Bezieht man im Bahnhof von Los Angeles morgens um 10 Uhr seine Kabine, geht es los mit der Beschallung:

"Ladies and Gentlemen, Ihr Steward kommt gleich durch die Schlafwagen und nimmt Ihre Reservierungszeit für das Mittagessen auf. Bitte verlassen Sie deshalb nicht Ihre Kabinen und halten Sie die Vorhänge vor der Tür geöffnet. Wollen Sie Ihre Mahlzeit im Parlour Car einnehmen, legen Sie sich bitte vorab auf ein Essen fest. Im Diner Car bestellen Sie hingegen direkt am Tisch. Eine Reservierung ist aber trotzdem erforderlich."

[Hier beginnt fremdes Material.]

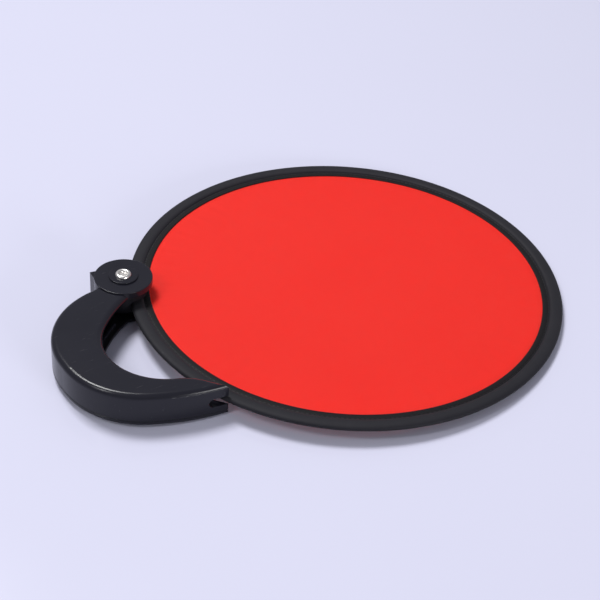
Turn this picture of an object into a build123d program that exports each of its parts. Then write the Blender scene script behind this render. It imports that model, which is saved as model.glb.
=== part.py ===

Soweit der Plan. Ich ging also durch die Gänge der rumpelnden Waggons Richtung Abteil. Ach, da kam mir der Steward gerade entgegen. Ich fragte: "Darf ich eben schnell die Reservierung loswerden?"

"Sorry, Reservierungen nur im Abteil. Ich bin in zwei Minuten da."

Ich saß also Gewehr bei Fuß im weit aufgerissenen Schlafabteil und wartete auf unseren Steward. Nachdem der mich zwanzig Minuten später schließlich zunächst unter schallendem Gelächter für meinen schönen Vornamen lobte (er hieß übrigens selber Marcus mit c), fragte er mich nach unserer Wunschzeit. Wir wollten gerne schon um 12 Uhr essen - und zwar im eleganten Parlour. Das ging aber nicht mehr. 13 Uhr 30 war noch frei. Also gut, wir hatten ja noch ein paar Erdnüsse dabei. Wir setzten uns in die Plüschsessel im Salonwagen, tranken Kaffee und guckten verträumt aus dem Fenster.